Dataset content
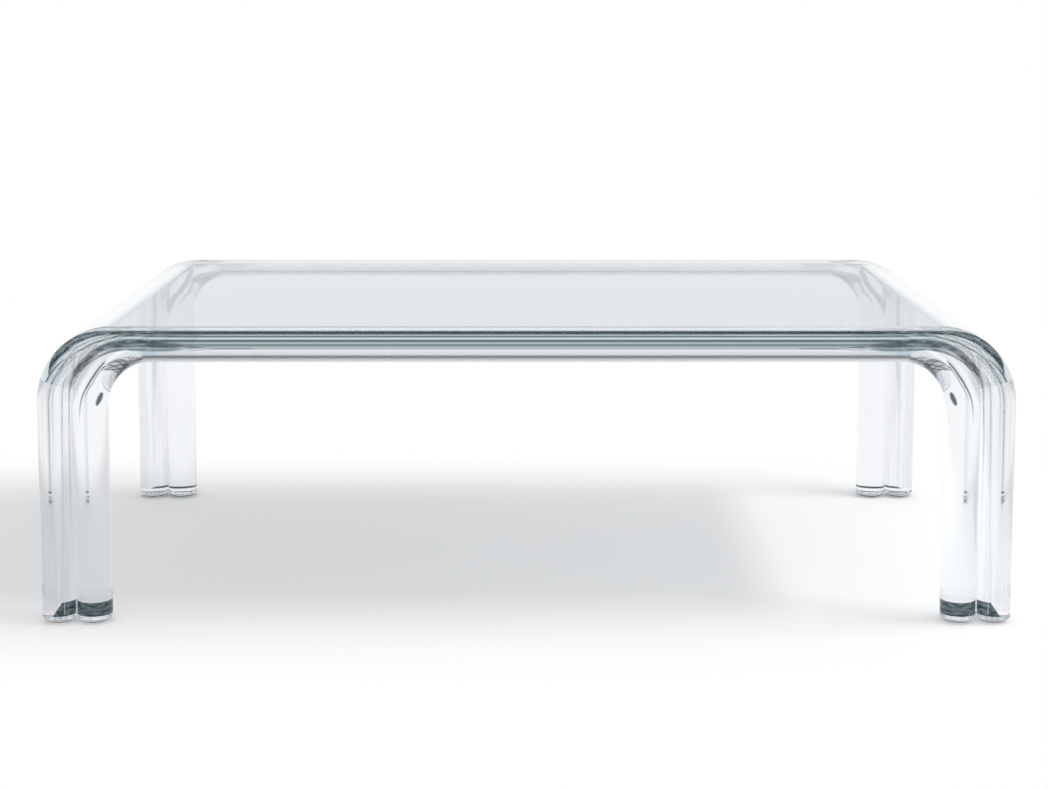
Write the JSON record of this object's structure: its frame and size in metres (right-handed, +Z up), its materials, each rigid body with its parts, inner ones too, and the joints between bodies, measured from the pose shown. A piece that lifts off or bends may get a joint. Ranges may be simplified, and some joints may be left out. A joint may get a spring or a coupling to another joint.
{
  "type": "waterfall coffee table",
  "caption": "Clear waterfall coffee table: a thick bent sheet let in flush between two bent round-rod hoops, with an inner rod beside each corner leg.",
  "frame": {"origin": "on the floor under the middle of the top", "axes": "+X along the table to the right seen from the front, +Y to the back, +Z up"},
  "size_m": [1.3, 0.7, 0.4],
  "materials": {
    "clear_body": "polished, water clear with a faint blue-grey edge",
    "pad": "clear soft pad, slightly hazy"
  },
  "bodies": {
    "root": {"top_sheet": "clear_body", "front_hoop": "clear_body", "back_hoop": "clear_body", "front_left_inner_leg": "clear_body", "front_right_inner_leg": "clear_body", "back_left_inner_leg": "clear_body", "back_right_inner_leg": "clear_body", "front_left_outer_pad": "pad", "front_left_inner_pad": "pad", "front_right_outer_pad": "pad", "front_right_inner_pad": "pad", "back_left_outer_pad": "pad", "back_left_inner_pad": "pad", "back_right_outer_pad": "pad", "back_right_inner_pad": "pad"}
  },
  "joints": []
}
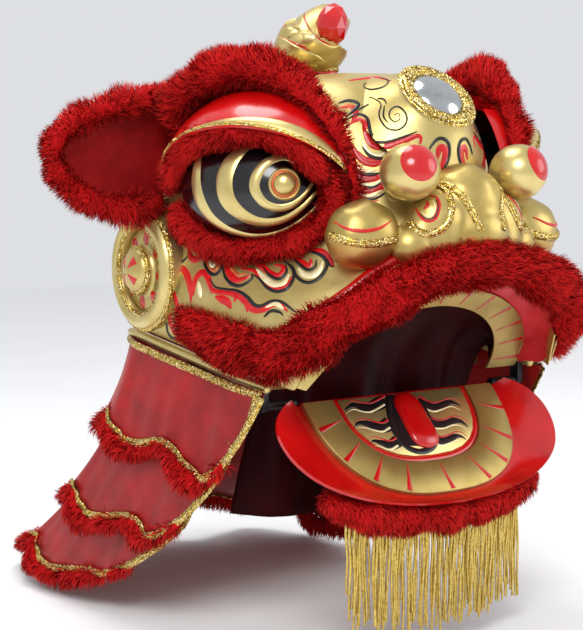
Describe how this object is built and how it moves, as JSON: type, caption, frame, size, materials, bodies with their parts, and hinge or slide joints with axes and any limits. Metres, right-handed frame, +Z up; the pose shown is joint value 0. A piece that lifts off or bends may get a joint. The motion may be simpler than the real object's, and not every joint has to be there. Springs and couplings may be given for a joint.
{
  "type": "lion dance head",
  "caption": "Southern-style lion dance head: hollow gold hood with fur-trimmed eyes, horn, mirror, hinged jaw, fringe and tiered red cape.",
  "frame": {"origin": "middle of the hidden hand bar that carries the head", "axes": "+Z up, -Y the way the lion faces, +X the lion's left"},
  "size_m": [0.8394, 0.862, 0.8501],
  "materials": {
    "gold_shell": "satin gold paint",
    "gold_braid": "glitter braid",
    "red_fur": "deep fur",
    "red_satin": "satin",
    "red_lacquer": "gloss lacquer",
    "black_lacquer": "gloss lacquer",
    "mirror_glass": "polished",
    "dark_cloth": "dull satin",
    "bar_wood": "plain"
  },
  "bodies": {
    "head": {"hood": "gold_shell", "rail_left": "gold_shell", "rail_right": "gold_shell", "mirror_ring": "gold_braid", "mirror": "mirror_glass", "horn_collar": "gold_shell", "horn": "gold_shell", "horn_gem": "red_lacquer", "eyeball_left": "black_lacquer", "eyeball_right": "black_lacquer", "pupil_left": "gold_shell", "pupil_right": "gold_shell", "eye_fur_left": "red_fur", "eye_fur_right": "red_fur", "brow_fur_left": "red_fur", "brow_fur_right": "red_fur", "medallion_ring_left": "gold_shell", "medallion_ring_right": "gold_shell", "medallion_boss_left": "gold_shell", "medallion_boss_right": "gold_shell", "feeler_ball_left": "gold_shell", "feeler_ball_right": "gold_shell", "feeler_spring_left": "gold_shell", "feeler_spring_right": "gold_shell", "nose": "gold_shell", "cheek_drum_left": "gold_shell", "cheek_drum_right": "gold_shell", "lip_fur": "red_fur", "upper_gum": "gold_shell", "lip_lining": "red_satin", "jaw_hinge_left": "bar_wood", "jaw_hinge_right": "bar_wood", "mouth_cloth": "dark_cloth", "cape_tier_1": "red_satin", "cape_fur_1": "red_fur", "cape_tier_2": "red_satin", "cape_fur_2": "red_fur", "cape_tier_3": "red_satin", "cape_fur_3": "red_fur", "hand_bar": "bar_wood"},
    "jaw": {"jaw": "red_lacquer", "jaw_gum": "gold_shell", "jaw_panel": "gold_shell", "tongue": "red_lacquer", "jaw_fur": "red_fur", "fringe": "gold_braid"},
    "lid_left": {"eyelid_left": "red_lacquer", "eyelid_fur_left": "red_fur"},
    "lid_right": {"eyelid_right": "red_lacquer", "eyelid_fur_right": "red_fur"},
    "ear_left": {"ear_left": "red_satin", "ear_fur_left": "red_fur"},
    "ear_right": {"ear_right": "red_satin", "ear_fur_right": "red_fur"}
  },
  "joints": [
    {"name": "jaw_hinge", "type": "hinge", "parent": "head", "child": "jaw", "pos_m": [0, -0.11, -0.028], "axis": [-1, 0, 0], "range_deg": [0, 35]},
    {"name": "lid_left_hinge", "type": "hinge", "parent": "head", "child": "lid_left", "pos_m": [0.195, -0.05, 0.246], "axis": [0.4311, 0.9023, 0], "range_deg": [0, 30], "stiffness_Nm_per_rad": 0.25, "springref_deg": -34.38},
    {"name": "lid_right_hinge", "type": "hinge", "parent": "head", "child": "lid_right", "pos_m": [-0.195, -0.05, 0.246], "axis": [0.4311, -0.9023, 0], "range_deg": [0, 30], "stiffness_Nm_per_rad": 0.25, "springref_deg": -34.38},
    {"name": "ear_left_hinge", "type": "hinge", "parent": "head", "child": "ear_left", "pos_m": [0.236, 0.088, 0.292], "axis": [-0.33, 0, 0.944], "range_deg": [-10, 10], "stiffness_Nm_per_rad": 1.5},
    {"name": "ear_right_hinge", "type": "hinge", "parent": "head", "child": "ear_right", "pos_m": [-0.236, 0.088, 0.292], "axis": [0.33, 0, 0.944], "range_deg": [-10, 10], "stiffness_Nm_per_rad": 1.5}
  ]
}
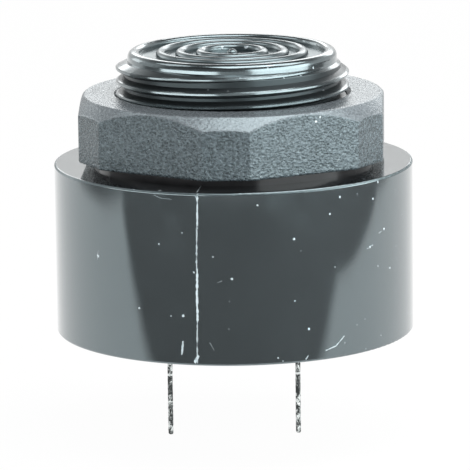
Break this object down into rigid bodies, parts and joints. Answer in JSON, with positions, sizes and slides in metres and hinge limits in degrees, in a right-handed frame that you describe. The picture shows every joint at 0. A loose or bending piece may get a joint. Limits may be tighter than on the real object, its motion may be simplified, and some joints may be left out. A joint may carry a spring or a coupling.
{
  "type": "piezo buzzer",
  "caption": "Round panel-mount piezo buzzer with a ringed front, a threaded neck, a hexagonal mounting nut and long solder pins.",
  "frame": {"origin": "centre of the shoulder face that seats against the back of the panel, on the axis of the neck", "axes": "+Z out of the panel, towards the ringed front; +X along the row of pins, from pin_positive to pin_negative; the pins point to -Z"},
  "size_m": [0.043, 0.043, 0.0473],
  "materials": {
    "housing": "black, glossy moulded",
    "nut": "dark grey, fine moulded grain",
    "washer": "black, smooth",
    "pin_wire": "tinned, dull",
    "resin": "black cast resin",
    "board": "green laminate",
    "solder": "solder grey",
    "glue": "thin clear glue film",
    "brass": "thin rolled brass",
    "piezo": "silvered ceramic",
    "copper_wire": "tinned copper",
    "jacket": "red insulation",
    "ferrite": "dark ferrite",
    "winding": "enamelled copper",
    "can": "plain drawn can",
    "chip": "black moulded package",
    "resistor": "glazed black top",
    "capacitor": "tan ceramic"
  },
  "bodies": {
    "root": {"housing": "housing", "mounting_nut": "nut", "sealing_washer": "washer", "pin_positive": "pin_wire", "pin_negative": "pin_wire", "back_resin": "resin", "circuit_board": "board", "pin_solder": "solder", "lead_solder": "solder", "disc_solder": "solder", "disc_bond": "glue", "brass_disc": "brass", "piezo_ceramic": "piezo", "lead_cores": "copper_wire", "lead_jackets": "jacket", "coil_core": "ferrite", "coil_winding": "winding", "capacitor_can": "can", "capacitor_legs": "pin_wire", "driver_chip": "chip", "driver_chip_legs": "pin_wire", "transistor": "chip", "transistor_legs": "pin_wire", "resistors": "resistor", "resistor_ends": "solder", "chip_capacitors": "capacitor", "chip_capacitor_ends": "solder", "diode_body": "chip", "diode_ends": "solder"}
  },
  "joints": []
}
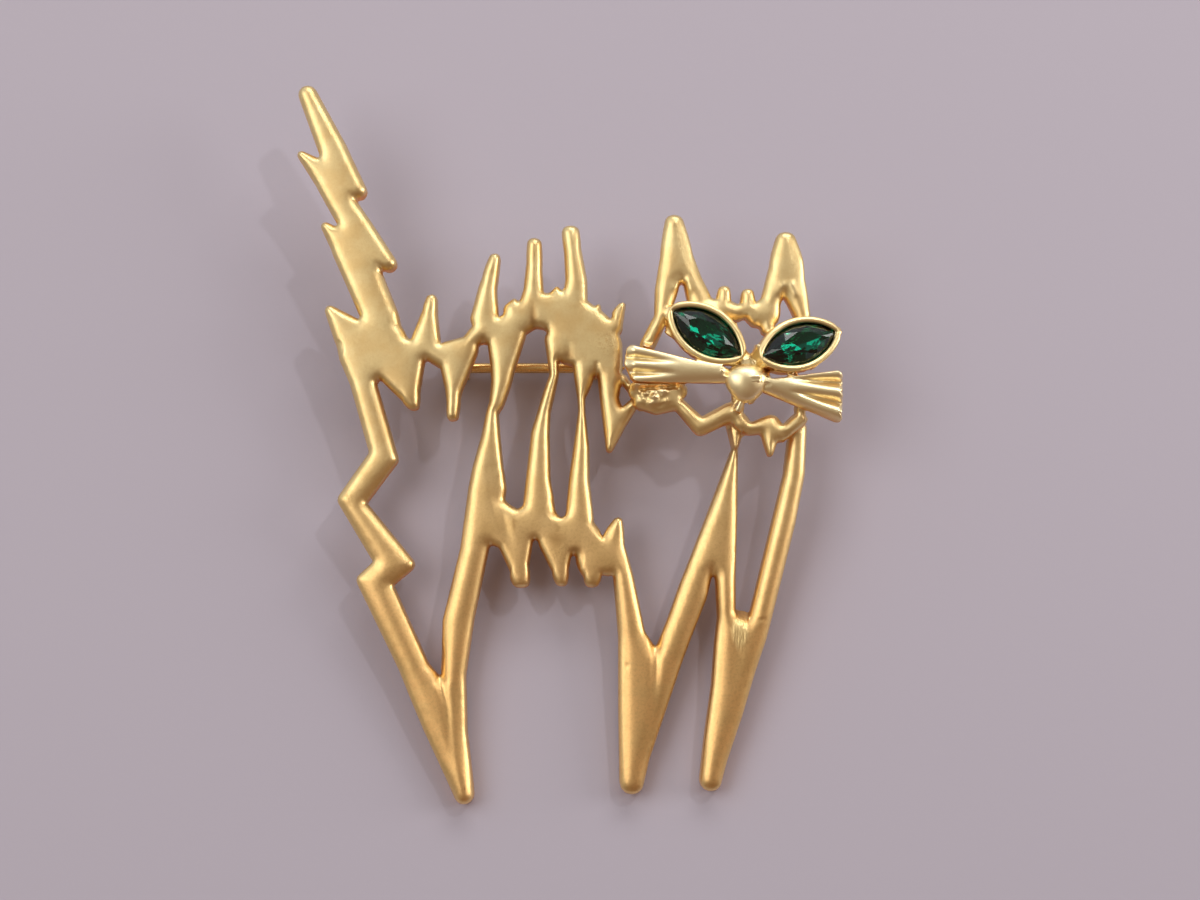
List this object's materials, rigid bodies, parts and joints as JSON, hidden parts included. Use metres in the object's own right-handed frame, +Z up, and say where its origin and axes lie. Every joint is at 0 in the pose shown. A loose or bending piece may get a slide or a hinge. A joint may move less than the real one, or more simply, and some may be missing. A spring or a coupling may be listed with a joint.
{
  "type": "cat brooch",
  "caption": "Openwork cat brooch in matte gold-coloured metal with a zigzag tail, green navette stone eyes and a pin behind.",
  "frame": {"origin": "on the surface under the middle of the brooch's box as it lies face up on its hind foot and its pin", "axes": "+Z up out of the surface, +Y from the feet to the tail tip, +X from the tail to the face"},
  "size_m": [0.0533, 0.0702, 0.0108],
  "materials": {
    "gold_plate": "matte gold plating, satin faces and burnished edges",
    "green_glass": "faceted emerald green glass with a foiled back",
    "pin_wire": "polished gold-coloured wire"
  },
  "bodies": {
    "root": {"cat_casting": "gold_plate", "eye_stone_left": "green_glass", "eye_stone_right": "green_glass", "pin_back": "pin_wire"}
  },
  "joints": []
}
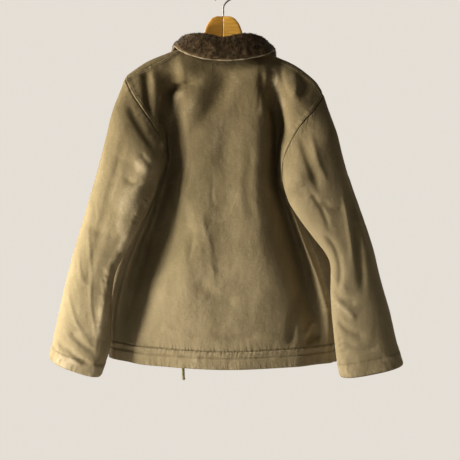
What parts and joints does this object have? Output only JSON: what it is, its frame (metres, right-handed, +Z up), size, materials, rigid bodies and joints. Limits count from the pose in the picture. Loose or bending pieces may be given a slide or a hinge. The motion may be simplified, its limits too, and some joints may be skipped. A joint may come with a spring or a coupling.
{
  "type": "deck jacket on a wooden hanger",
  "caption": "Waist-length work jacket with a pile collar, long sleeves and a stitched hem band, hanging from the wire hook of a wooden hanger.",
  "frame": {"origin": "inside the top of the hanger's hook, where it rests on a rail or a wall hook", "axes": "+Z up, +Y out of the jacket's back, +X towards the wearer's left sleeve"},
  "size_m": [0.7429, 0.1714, 0.8301],
  "materials": {
    "shell_cloth": "worn ribbed cotton",
    "collar_pile": "deep pile",
    "collar_cloth": "worn cotton",
    "button_plastic": "satin",
    "hanger_wood": "varnished",
    "hook_metal": "dull",
    "cord_cotton": "braided cotton"
  },
  "bodies": {
    "root": {"back": "shell_cloth", "front_left": "shell_cloth", "front_right": "shell_cloth", "sleeve_left": "shell_cloth", "sleeve_right": "shell_cloth", "hem_band": "shell_cloth", "front_flap": "shell_cloth", "collar_pile": "collar_pile", "collar_cloth": "collar_cloth", "button_1": "button_plastic", "button_2": "button_plastic", "button_3": "button_plastic", "button_4": "button_plastic", "button_5": "button_plastic", "hanger_arm_left": "hanger_wood", "hanger_arm_right": "hanger_wood", "hanger_hook": "hook_metal", "drawcord_end": "cord_cotton"}
  },
  "joints": []
}
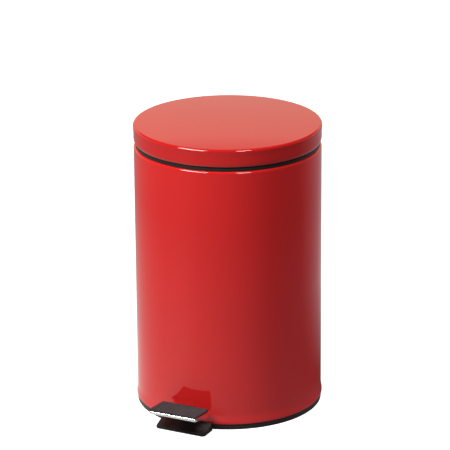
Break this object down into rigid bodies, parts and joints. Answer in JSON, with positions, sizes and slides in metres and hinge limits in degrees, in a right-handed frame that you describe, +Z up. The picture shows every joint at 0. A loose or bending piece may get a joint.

Exercise
Which lines contain "bends"? Show each of them.

The output
Write the JSON record of this object's structure: its frame and size in metres (right-handed, +Z up), its materials, each rigid body with its parts, inner ones too, and the joints between bodies, measured from the pose shown. A piece that lifts off or bends may get a joint. Ranges may be simplified, and some joints may be left out. A joint may get a spring or a coupling to another joint.
Describe how this object is built and how it moves, as JSON: type, caption, frame, size, materials, bodies with their parts, and hinge or slide joints with axes and any limits. Metres, right-handed frame, +Z up; the pose shown is joint value 0. A piece that lifts off or bends may get a joint. The motion may be simpler than the real object's, and not every joint has to be there. Springs and couplings may be given for a joint.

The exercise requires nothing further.